The founder of the company and owner of the registered group in Second Life is designated with the title of Managing Director or Chief Executive Officer and has all of the powers that the directors can exercise.

Company may appoint a Director

The founder may appoint directors prior to the company joining the Official List. Once the company has entered the Official List and is actively trading, the founder may appoint a director by resolution.

Director Resignation

A director of a company may resign as a director of the company by giving a written notice of resignation to the company using the group notice system.

Removal of Directors

The company may by resolution remove a director from office with the option to appoint a replacement director except for the Managing Director who cannot be removed from office without his or her consent and agreement.

Shareholder Communications and Continuous Disclosure

The company recognises the importance of communication with its Shareholders and that, after it becomes listed, it will have continuous disclosure obligations under the Constitution in respect of material price-sensitive information.

Corporate Code of Conduct

The Director's and Employees must adhere to the Hope Capital virtues in their dealings with each other, competitors, customers, suppliers, the Company and the community.

Securities Trading Policy

The Company prohibits insider trading by Directors and employees when trading in the Company securities. The Director's and Employees must participate in any transactions of shares within 14 days of a major announcement that is likely to have an impact on the share price. The Managing Director cannot sell any shares in the company within 90 days from being admitted to the WSE Official List. The sale of any shares held in the name of the Managing Director of the company must be disclosed to the market within 24 hours from the time of sale.

Remuneration of Directors

Executive Directors

The Constitution of provides that executive Directors are entitled to remuneration as determined by the Board, but the remuneration must not include a commission on or percentage of operating revenue. While the remuneration arrangements do not currently include a bonus element, the Board may consider the inclusion of bonus arrangements for these executives in the future, based on the achievement of agreed performance indicators.

Non-executive Directors

The Constitution provides that non-executive Directors are entitled to remuneration up to a total amount which must not exceed an aggregate maximum of $200,000 or such other maximum amount determined from time to time by the Company in general meeting. The Constitution provides for Directors to accept Shares as part of their remuneration, subject to any restrictions on the issue of Shares under the the Listing Rules.

Share Capital

Classes of Shares

The class of shares issued by a company listed on the WSE are ordinary shares with voting rights.

Issuing shares

  • The Directors may, subject to the restrictions on allotment of shares imposed by the Constitution, the and the WSE Listing Rules, from time to time issue and allot further shares on such terms and conditions as they see fit.
  • To make the offer, the directors must give the shareholders a statement setting out the terms of the offer including the number of shares offered and the period for which it will remain open.
  • The directors may issue any shares not taken up under the offer as they see fit.
  • The company must make available any new offer of shares to the existing shareholders unless a resolution passed at a general meeting authorising the directors to make a particular issue of shares without complying with the requirement of offering them to existing shareholders.

Dividend Policy

The Directors of a company listed on the WSE will consider the payment of a dividend each year in the context of the Company’s expansion plans and based on the requirement for funding for growth opportunities and capital expenditure commitments. However, Directors can give no assurance about the payment of a dividend. Thereafter, the Directors intend to implement a dividend policy involving the payment of dividends representing a minimum of 5% of profits. In any case, any determination about the company’ paying dividends will be at the Directors’ discretion having regard to, among other things, the availability of earnings for distribution to shareholders, the Company’s operating results, capital expenditure requirements and general business and market conditions.

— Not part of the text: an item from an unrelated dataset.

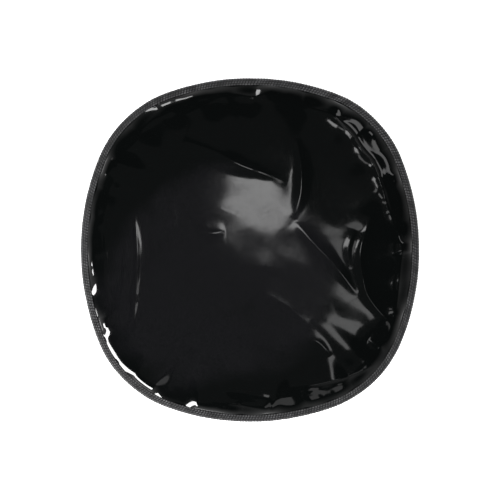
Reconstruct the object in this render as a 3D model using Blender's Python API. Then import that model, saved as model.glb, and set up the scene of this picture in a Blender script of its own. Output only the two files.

Decisions regarding the amount and frequency of dividends are solely at the discretion of the board of directors. Dividends maybe paid fortnightly, monthly or quarterly.

Minimum Investment

An Application for Shares under an Offer must contain a minimum subscription of Shares. There is no maximum number of Shares that may be applied for.

Withdrawal and early closure of Offer

The company may, in its discretion withdraw or close the Offer at any time before the closing date for the Offer. If the Offer is withdrawn, all lindens will be refunded. No interest will be paid on any investment lindens that are refunded.

Liquidation Rights

The company has one class of shares on issue, ordinary shares. Each ordinary Share ranks equally in the event of liquidation. The liquidation value is calculated as the Net Tangible Asset and is displayed on the company profile.

Voting Rights

A Director may propose a resolution to all shareholders on behalf of one or more shareholders, every shareholder present in person or by proxy has one vote per share owned on a vote using WSE voting system. In order for a resolution to be passed, a simple majority is required.